Coming back around to the harm of your words – I have no desire to harm. I don’t want anyone to jump off a bridge. I don’t even want to say “jump off a bridge” to anyone. But I find it strange that if I did say “jump off a bridge” to someone, and they jumped off a bridge, there’s some reasonable likelihood that I’m culpable for that.

And, to speak my mind, I’m not sure how I feel about it.

Action Alchemy

Most knowledge is useless to most people. Knowledge has no weight, no substance, no effect. Knowing stuff doesn’t change a thing.

That is, until you make it.

Telling someone “Vitamin D makes you healthier” doesn’t make them healthier. In order for that information to have an actual effect, it has to be translated into action. And the reason I say “most knowledge is useless to most people” is most people are terrible at converting knowledge into action.

You can tell people “Vitamin D makes you healthier” until you’re blue in the face, and the majority won’t ever do a thing to get more of it, even if they agree with the knowledge. The extra step of telling people “…so go outside!” is gold.

You don’t need knowledge. You need action. Other people, too. If you really want to help people, you don’t need new information. You just need to help people turn that knowledge into change in their lives. If you do that, you help the world.

Progressively Less Table

There’s a scene that happens in a ton of dramatic shows and movies, and no matter how many iterations of it I see, I always love it. Here’s the scene, which you’ve also seen a hundred times: someone has been injured badly, usually shot, while doing Something They Shouldn’t Be Doing. For that reason, they can’t go to a normal hospital, so they’re being carried to the nearest safe location, which is almost always a filthy home or shop of some sort. The person will die without medical attention, which thus has to be administered in an amateur way in said filthy hovel.
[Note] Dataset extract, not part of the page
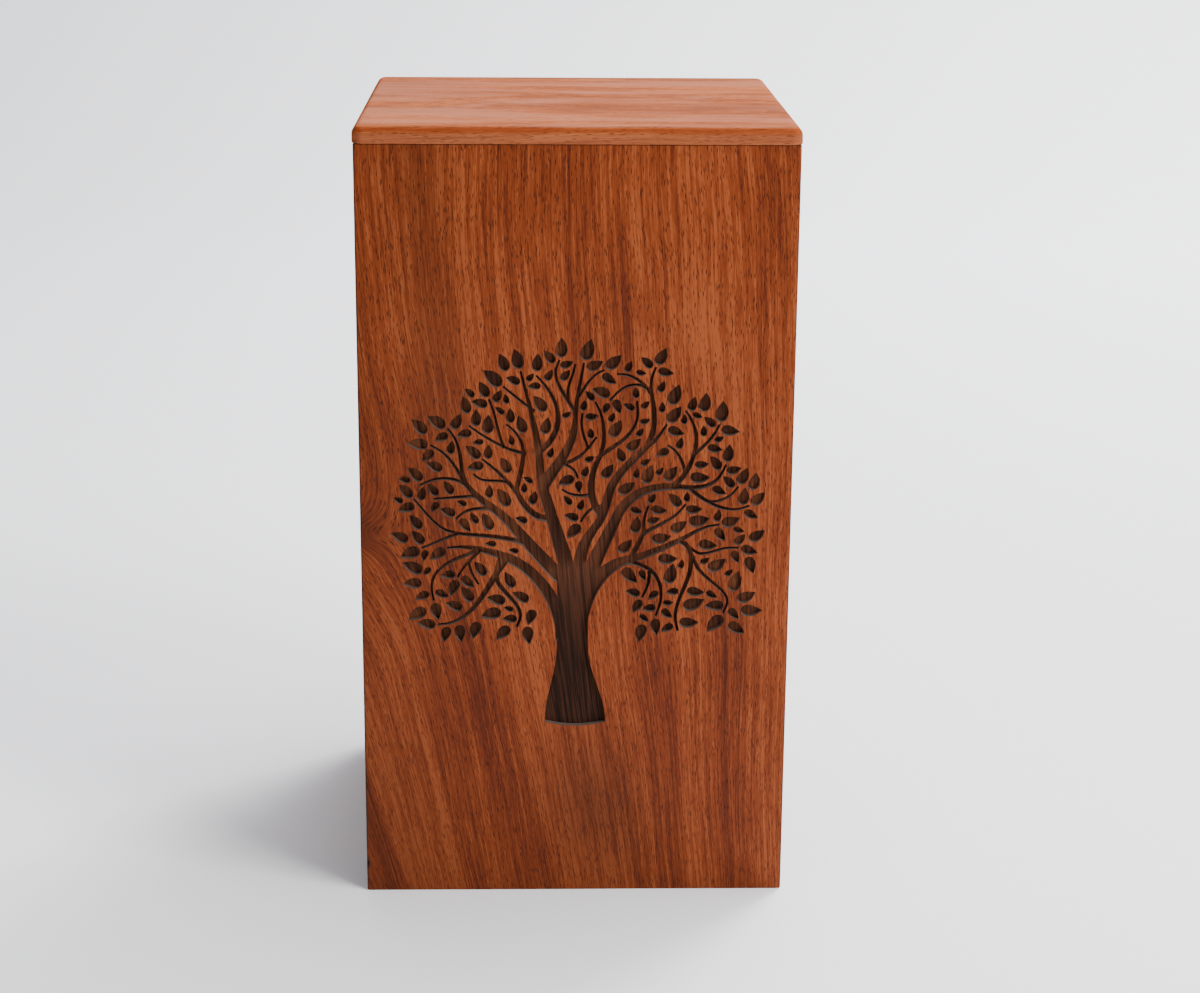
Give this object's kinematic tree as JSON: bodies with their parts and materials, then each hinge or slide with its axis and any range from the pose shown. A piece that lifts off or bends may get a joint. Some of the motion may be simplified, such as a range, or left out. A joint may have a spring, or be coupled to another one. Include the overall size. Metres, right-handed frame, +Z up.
{
  "type": "cremation urn box",
  "caption": "Upright wooden urn box with a rebated lift-off lid, hollow inside, and a tree engraved and burnt into its front board.",
  "frame": {"origin": "middle of the underside, on the surface the box stands on", "axes": "+Z up along the box's height, -Y out of the engraved front, +X to the right as seen from the front"},
  "size_m": [0.153, 0.153, 0.28],
  "materials": {
    "front_wood": "satin oiled rosewood, upright grain, engraving burnt dark brown",
    "body_wood": "satin oiled rosewood, upright grain",
    "base_wood": "plain sanded rosewood",
    "lid_wood": "satin oiled rosewood, grain left to right"
  },
  "bodies": {
    "root": {"front_board": "front_wood", "back_board": "body_wood", "left_side": "body_wood", "right_side": "body_wood", "base_board": "base_wood", "lid": "lid_wood"}
  },
  "joints": []
}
Just as the chaotic entourage is bursting in, shouting incoherent orders, someone will invariably sweep clean the nearest large flat table so they can lay this person down. And this is my favorite part – because in these scenes, that table is always covered in junk. Like, an absolutely ridiculous assortment of bottles, electronics, trash, ammunition, motorcycle parts, and animals will just get shoved unceremoniously onto the floor so they can use that table for the very important work of saving someone’s life from a deadly injury.

Yeah, you’ve seen that scene a thousand times, haven’t you? It’s a classic for a reason.

Anyway, here’s the relevance. Today’s analogy. The table is our normal, day-to-day life. It accumulates stuff we have to do – tasks and jobs and activities and responsibilities. They accumulate little by little, because we can always find a little corner or unused space to put it in. We can always stack a new object on an old one or shove a few things around. Sure, with each new object, the table becomes less and less usable. The objects become harder to find, the table groans under the weight. Some stuff rolls onto the floor and we can’t find it. Some stuff gets messy. But we like the stuff individually, so we always pile on a little more.

But when a man has been shot, you don’t spend time dithering about where you’re going to fit him! You don’t waste time trying to do more and more with progressively less table, you push that shit onto the floor! In an emergency, the thing to sacrifice isn’t ourselves. It’s everything else. You need to be operating at peak efficiency! When you’re in dire straights, don’t try to figure out how you can resolve the emergency and maintain everything else, killing yourself in the process. Throw it all on the floor, solve the emergency, and then pick it back up. You probably won’t even want to pick up 80% of it.

You’ll save a life and clean a table. Sometimes that’s a big win. Almost worth getting shot.